The other thing is that it’s not programmatic. That is to say that there’s no story that goes along with it. That might have been alright for Debussy and Berlioz, but Mahler wasn’t having any of that “Prelude To The Afternoon of a Whatsit” stuff. It’s just music. You can ascribe whatever influences from Mahler’s personal life you want, but it’s not designed that way. You can say that it switches from C sharp minor to D major for the final movement and that that’s because he found the love of his life and was recovering from a near death experience while writing it and it’s for that reason that it’s a porthole into the transformative journey of the human soul, but that’s a load of historically revisionist nonsense. It just IS, if that makes any sense.
And it’s beautiful. Not having heard it, you can tell where the musical line is going to go. His melodic lines reach that point and then continue on as if defying expectation. They’ll crescendo to the point where you think that the timpanist is going to wreck his equipment and then back completely off. The finale is so big and brash and joyful and is possessed of so many false endings that it actually made me giggle because it becomes practically a caricature of itself.

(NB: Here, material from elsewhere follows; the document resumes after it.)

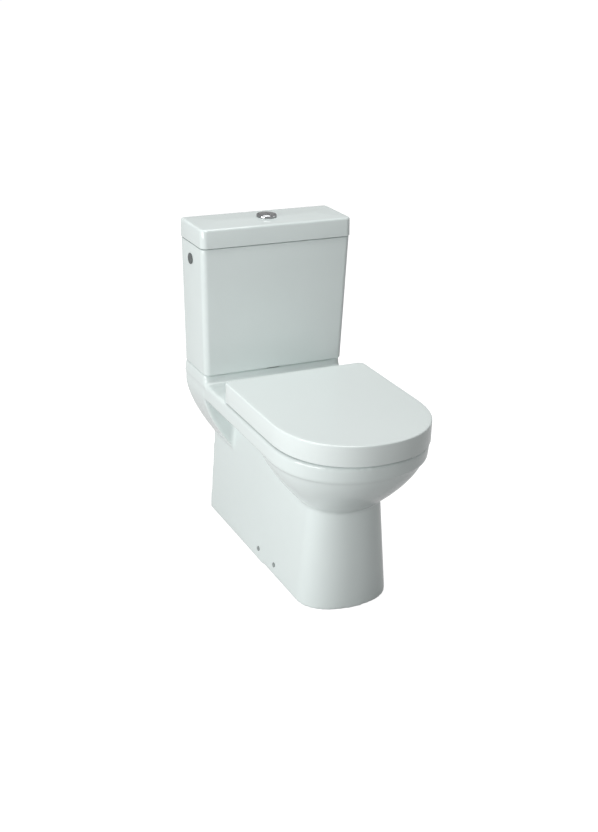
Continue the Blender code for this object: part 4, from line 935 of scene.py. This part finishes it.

The symphony got the longest standing ovation I’ve ever seen at Roy Thompson Hall. Longer than the premiere of Eric idle’s Not The Messiah, anyway. It might have been because of the comparative youth of the audience. It might have been because of the slight inhibition loosening qualities of the drinks they were allowed to bring in. I think, though, that it was because they were expressly informed by the nature of the event that they were allowed to have fun.
Maybe we should look for other ways to get craft beer into cultural venues like this one. It’s not an audience craft beer usually gets, and it seemed to improve peoples’ enjoyment of what is, let’s be honest, a long and challenging symphony. That’s got to be a win for everyone involved.